Broil or grill steaks to desired temperature. Brush with reduced
marinade. Serve immediately. Serves 6.
Buffalo Shish
Kabob
Yield: 4 to 6 servings
11/2 lbs. sirloin
or top round, cut in 1- to 1 1/2-inch cubes
1 green pepper, cut in l-inch squares
2 small (4-inch) yellow squash, thickly sliced
12 large mushroom caps
1 onion, thickly sliced (optional)
1/4 teaspoon freshly ground black pepper
1 teaspoon salt or onion salt
1 or 2 cloves garlic, crushed (optional)
1/3 cup olive oil
1/3 cup white wine
10 cherry tomatoes
Lemon wedges
Marinate meat
and vegetables (except tomatoes) in mixture of seasonings, garlic,
oil, and wine for at least 2 hours at room temperature, or overnight
in refrigerator. Remove from marinade, arrange meat on skewers
alternately with vegetables. Broil 5 inches from heat over charcoal
or on rotisserie spit for approximately 7 to 10 minutes, or to
desired doneness, turning frequently or continuously. (Vegetables
soaked in oil mixture need no previous cooking.) Serve with lemon
wedges, the lemon to be squeezed over the meat.
Bison Ribs
Better than Best
Baby Bison Ribs
4 lbs. bison
back ribs
1 C chopped onions
1 clove garlic, minced
1 C ketchup
1/4 C brown sugar, firmly packed
1 tsp. salt
1/4 tsp. pepper
2 Tbs. vinegar
1 Tbs. Worcestershire sauce
1 Tbs. prepared mustard
Cut ribs in serving
size pieces. Place in a large saucepan with enough salted water
to cover ribs. Cover and simmer about 1 hour or until ribs are
nearly tender. Combine onion, garlic, catsup, brown sugar, salt,
pepper, vinegar, Worcestershire sauce and mustard in a small
saucepan. Cover and simmer 10 minutes. Arrange ribs meaty sides
up, 1 layer deep in large shallow roasting pan. Spoon sauce over
ribs. Bake in 350 F oven for 25 minutes or until meat is tender.
Makes 6-8 servings.
Oven Barbecued Short Ribs
4 lb Bison Short Ribs
1 tsp. salt
1 cup chopped onions
1/4 tsp. pepper
1 clove garlic, minced
2 tbs. vinegar
1 cup ketchup
1 tbs. Worcestershire sauce
1/4 cup brown sugar, packed
1 tbs. prepared mustard
Cut ribs into serving pieces. Place in large saucepan with enough
water to cover. Cover and simmer until ribs are nearly tender.
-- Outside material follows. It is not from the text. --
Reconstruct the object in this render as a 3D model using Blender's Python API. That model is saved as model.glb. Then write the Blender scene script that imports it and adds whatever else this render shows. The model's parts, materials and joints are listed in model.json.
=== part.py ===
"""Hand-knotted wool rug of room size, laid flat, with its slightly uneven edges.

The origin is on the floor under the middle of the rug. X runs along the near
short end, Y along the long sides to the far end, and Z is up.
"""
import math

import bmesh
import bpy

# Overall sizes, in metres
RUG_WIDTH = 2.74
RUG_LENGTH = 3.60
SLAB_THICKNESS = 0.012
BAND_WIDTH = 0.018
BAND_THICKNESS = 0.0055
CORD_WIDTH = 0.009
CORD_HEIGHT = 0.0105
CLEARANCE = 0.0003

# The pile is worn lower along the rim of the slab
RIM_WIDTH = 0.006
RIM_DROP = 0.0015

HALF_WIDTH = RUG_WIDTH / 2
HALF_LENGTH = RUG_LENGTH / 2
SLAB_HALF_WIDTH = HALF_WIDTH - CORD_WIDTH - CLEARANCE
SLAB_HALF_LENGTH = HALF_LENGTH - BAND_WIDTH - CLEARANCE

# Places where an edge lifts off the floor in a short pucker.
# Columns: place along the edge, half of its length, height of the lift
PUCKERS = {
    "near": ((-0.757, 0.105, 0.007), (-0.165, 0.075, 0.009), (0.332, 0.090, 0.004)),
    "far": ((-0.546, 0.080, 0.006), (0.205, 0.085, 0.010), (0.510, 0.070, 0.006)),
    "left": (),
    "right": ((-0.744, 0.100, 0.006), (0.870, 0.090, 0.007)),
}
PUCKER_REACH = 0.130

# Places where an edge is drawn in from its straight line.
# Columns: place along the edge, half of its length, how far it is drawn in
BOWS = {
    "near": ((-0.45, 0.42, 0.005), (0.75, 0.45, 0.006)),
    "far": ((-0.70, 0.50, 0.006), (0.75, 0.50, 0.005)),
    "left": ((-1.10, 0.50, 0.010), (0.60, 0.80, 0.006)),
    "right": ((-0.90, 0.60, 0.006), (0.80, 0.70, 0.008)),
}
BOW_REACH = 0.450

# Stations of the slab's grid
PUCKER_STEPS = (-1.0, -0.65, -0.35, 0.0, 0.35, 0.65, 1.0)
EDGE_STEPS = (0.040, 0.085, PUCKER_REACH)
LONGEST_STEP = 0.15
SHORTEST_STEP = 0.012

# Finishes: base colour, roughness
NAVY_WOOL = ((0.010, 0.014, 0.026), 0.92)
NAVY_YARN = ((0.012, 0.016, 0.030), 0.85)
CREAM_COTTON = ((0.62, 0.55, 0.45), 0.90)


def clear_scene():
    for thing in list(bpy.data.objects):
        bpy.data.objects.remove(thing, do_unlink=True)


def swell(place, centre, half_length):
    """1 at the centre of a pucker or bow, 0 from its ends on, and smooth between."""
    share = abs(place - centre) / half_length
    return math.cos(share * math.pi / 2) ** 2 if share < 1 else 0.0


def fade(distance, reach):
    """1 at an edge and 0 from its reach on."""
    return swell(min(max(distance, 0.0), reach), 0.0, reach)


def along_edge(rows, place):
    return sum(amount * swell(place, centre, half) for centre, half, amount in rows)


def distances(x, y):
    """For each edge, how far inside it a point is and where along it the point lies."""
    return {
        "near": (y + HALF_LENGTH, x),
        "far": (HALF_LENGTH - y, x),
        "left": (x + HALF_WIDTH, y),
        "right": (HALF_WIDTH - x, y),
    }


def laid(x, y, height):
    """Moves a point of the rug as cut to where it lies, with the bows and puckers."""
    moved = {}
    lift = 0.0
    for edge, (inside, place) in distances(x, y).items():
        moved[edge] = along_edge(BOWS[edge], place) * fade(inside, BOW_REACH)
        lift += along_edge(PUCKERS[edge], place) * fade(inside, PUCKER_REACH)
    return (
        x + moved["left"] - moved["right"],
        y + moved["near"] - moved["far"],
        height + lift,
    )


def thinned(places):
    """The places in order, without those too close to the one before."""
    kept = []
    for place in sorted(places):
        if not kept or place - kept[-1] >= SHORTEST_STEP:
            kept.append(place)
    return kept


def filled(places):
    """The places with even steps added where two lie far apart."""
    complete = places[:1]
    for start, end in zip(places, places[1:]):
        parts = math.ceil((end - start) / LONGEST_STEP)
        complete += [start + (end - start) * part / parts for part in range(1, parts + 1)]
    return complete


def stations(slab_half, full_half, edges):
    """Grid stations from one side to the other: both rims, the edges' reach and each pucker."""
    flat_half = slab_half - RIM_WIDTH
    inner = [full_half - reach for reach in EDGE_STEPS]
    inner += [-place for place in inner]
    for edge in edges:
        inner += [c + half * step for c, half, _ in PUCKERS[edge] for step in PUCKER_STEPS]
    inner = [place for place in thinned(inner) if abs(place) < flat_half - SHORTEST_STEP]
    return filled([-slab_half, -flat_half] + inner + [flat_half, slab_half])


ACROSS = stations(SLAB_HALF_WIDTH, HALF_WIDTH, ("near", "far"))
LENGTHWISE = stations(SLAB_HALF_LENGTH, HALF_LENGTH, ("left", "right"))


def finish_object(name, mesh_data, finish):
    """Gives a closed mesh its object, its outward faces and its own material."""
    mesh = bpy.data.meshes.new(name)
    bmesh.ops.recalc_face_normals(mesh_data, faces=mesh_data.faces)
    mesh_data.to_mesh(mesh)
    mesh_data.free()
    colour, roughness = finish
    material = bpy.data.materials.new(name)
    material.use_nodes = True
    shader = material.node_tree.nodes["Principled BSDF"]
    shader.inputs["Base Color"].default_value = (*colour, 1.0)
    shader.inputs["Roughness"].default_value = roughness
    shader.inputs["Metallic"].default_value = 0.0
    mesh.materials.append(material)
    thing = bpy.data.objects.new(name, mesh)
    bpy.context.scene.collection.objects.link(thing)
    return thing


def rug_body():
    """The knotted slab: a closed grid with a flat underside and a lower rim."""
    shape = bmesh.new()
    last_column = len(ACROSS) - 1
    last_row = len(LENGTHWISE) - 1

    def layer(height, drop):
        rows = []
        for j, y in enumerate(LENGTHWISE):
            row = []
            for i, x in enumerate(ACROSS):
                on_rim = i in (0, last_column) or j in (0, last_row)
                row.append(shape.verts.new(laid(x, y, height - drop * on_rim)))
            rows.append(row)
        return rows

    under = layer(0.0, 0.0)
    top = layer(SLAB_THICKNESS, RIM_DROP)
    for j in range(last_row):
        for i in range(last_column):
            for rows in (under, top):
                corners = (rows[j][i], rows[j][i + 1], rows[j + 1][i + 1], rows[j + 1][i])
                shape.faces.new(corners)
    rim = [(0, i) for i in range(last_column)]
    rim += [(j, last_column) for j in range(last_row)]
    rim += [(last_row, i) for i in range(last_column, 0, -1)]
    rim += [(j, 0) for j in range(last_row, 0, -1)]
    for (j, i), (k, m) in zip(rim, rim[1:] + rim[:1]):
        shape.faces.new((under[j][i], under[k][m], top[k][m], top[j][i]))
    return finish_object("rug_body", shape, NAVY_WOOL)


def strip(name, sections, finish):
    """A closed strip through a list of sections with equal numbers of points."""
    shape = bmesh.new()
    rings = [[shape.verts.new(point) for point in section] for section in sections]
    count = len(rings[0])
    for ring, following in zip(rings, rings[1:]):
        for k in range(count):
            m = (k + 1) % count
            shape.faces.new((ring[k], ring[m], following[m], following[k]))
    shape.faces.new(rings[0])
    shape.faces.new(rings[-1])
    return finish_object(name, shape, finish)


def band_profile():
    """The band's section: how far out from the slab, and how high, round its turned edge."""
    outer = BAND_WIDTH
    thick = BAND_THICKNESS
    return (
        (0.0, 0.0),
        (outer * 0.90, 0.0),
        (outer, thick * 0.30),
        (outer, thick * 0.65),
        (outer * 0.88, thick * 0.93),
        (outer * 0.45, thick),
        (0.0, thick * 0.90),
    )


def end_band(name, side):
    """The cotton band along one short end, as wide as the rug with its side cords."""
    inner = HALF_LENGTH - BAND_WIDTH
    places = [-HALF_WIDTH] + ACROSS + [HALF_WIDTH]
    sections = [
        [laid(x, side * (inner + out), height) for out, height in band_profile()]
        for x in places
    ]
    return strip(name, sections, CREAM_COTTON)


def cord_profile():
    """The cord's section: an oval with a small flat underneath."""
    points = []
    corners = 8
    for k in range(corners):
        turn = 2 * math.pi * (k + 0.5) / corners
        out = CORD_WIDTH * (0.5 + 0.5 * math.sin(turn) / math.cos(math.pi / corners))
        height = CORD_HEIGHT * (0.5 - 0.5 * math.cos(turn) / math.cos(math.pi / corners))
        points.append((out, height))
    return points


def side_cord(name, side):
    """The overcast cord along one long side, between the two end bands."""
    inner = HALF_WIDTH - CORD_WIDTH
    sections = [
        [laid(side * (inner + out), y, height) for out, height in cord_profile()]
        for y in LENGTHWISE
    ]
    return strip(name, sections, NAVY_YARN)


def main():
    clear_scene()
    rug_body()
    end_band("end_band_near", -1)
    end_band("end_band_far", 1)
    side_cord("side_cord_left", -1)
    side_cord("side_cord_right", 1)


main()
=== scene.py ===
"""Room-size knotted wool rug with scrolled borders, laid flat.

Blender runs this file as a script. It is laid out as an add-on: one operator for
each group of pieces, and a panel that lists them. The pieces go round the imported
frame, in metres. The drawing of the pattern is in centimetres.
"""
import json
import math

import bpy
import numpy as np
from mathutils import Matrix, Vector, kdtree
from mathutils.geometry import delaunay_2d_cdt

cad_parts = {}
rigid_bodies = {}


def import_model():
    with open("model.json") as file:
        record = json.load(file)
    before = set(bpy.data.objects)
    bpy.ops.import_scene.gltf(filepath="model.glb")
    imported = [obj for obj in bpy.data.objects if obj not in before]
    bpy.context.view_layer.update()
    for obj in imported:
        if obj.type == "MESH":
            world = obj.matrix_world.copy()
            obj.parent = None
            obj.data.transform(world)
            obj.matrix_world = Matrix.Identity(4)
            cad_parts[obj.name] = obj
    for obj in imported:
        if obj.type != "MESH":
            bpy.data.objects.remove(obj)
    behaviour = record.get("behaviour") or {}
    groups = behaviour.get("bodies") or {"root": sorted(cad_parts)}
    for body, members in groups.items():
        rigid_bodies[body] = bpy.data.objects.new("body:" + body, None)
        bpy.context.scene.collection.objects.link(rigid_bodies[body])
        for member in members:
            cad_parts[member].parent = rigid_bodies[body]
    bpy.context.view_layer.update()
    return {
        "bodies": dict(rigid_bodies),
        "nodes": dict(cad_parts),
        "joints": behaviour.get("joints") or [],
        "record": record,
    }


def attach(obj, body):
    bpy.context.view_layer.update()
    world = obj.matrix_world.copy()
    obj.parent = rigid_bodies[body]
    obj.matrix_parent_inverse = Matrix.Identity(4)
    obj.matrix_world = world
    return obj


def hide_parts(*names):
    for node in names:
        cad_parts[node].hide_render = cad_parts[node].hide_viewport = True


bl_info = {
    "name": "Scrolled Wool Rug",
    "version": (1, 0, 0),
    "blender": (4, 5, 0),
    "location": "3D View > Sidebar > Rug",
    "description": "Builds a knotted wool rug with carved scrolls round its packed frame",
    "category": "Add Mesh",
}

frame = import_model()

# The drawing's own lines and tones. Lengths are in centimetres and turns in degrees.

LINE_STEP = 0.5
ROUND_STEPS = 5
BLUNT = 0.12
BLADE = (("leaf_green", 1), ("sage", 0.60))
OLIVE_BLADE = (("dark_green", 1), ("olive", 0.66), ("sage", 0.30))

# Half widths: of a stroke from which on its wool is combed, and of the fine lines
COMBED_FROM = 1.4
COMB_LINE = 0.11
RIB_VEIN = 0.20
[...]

Combine rest of ingredients in small saucepan and simmer, covered,
for 10 minutes.
Arrange ribs, meat side up, in shallow baking dish. Spoon sauce
over ribs. Bake at 350° for 25 minutes. Serves 6-8.
Deviled Bison Burgers
1 lb. ground
bison
1 tsp. salt
1/4 tsp. pepper
1 tsp. mustard
1 tsp. Worcestershire sauce
2 tsp. horseradish
4 tsp. catsup
The beauty of
this recipe is that accurate measuring can go out the window.
Add more or less of the spicings that you like. Toss it all in
and mix it up. Spread on bun halves and broil. Serve like a regular
hamburger. Recipe courtesy of Nancy and Craig Snee.
Bison Ribs & Dip
Sweet and sour style bison ribs
2 cups (500 ml) brown sugar
3 tsp. (15 ml) salt
2 tsp. (10 ml) celery salt
2 tbsp. (30 ml) paprika
2 tbsp. (30 ml) chili powder
Combine first five ingredients. Coat ribs with this mixture.
Brown in broiler pan in a 350 degree F (180 degree C) oven for
1 hour. It helps to place some water in bottom of pan.
Sauce:
1 tsp. (5 ml) salt
Dash of pepper
2 cups (500 ml) ketchup
4 tbsp. (60 ml) Worcestershire sauce
6 tbsp. (120 ml) vinegar
1/2 cup (125 ml) brown sugar
1 tbsp. (15 ml) chili powder
1 tsp. (5 ml) celery salt
Combine sauce ingredients in saucepan and heat thoroughly. Serve
as a dipping sauce with ribs. Leftover sauce may be used for
a barbecue sauce.
Marinade
Marinade for
bison fondue or grilling steaks
2 T vinegar
1 1/2 tsp ground ginger
1-2 minced garlic cloves
2 T brown sugar
1/2 cup worcestershire sauce
1/2 cup vegetable or olive oil
Blend above ingredients well. Cover bison cubes or steaks with
marinade mix in glass dish for 3-4 hours.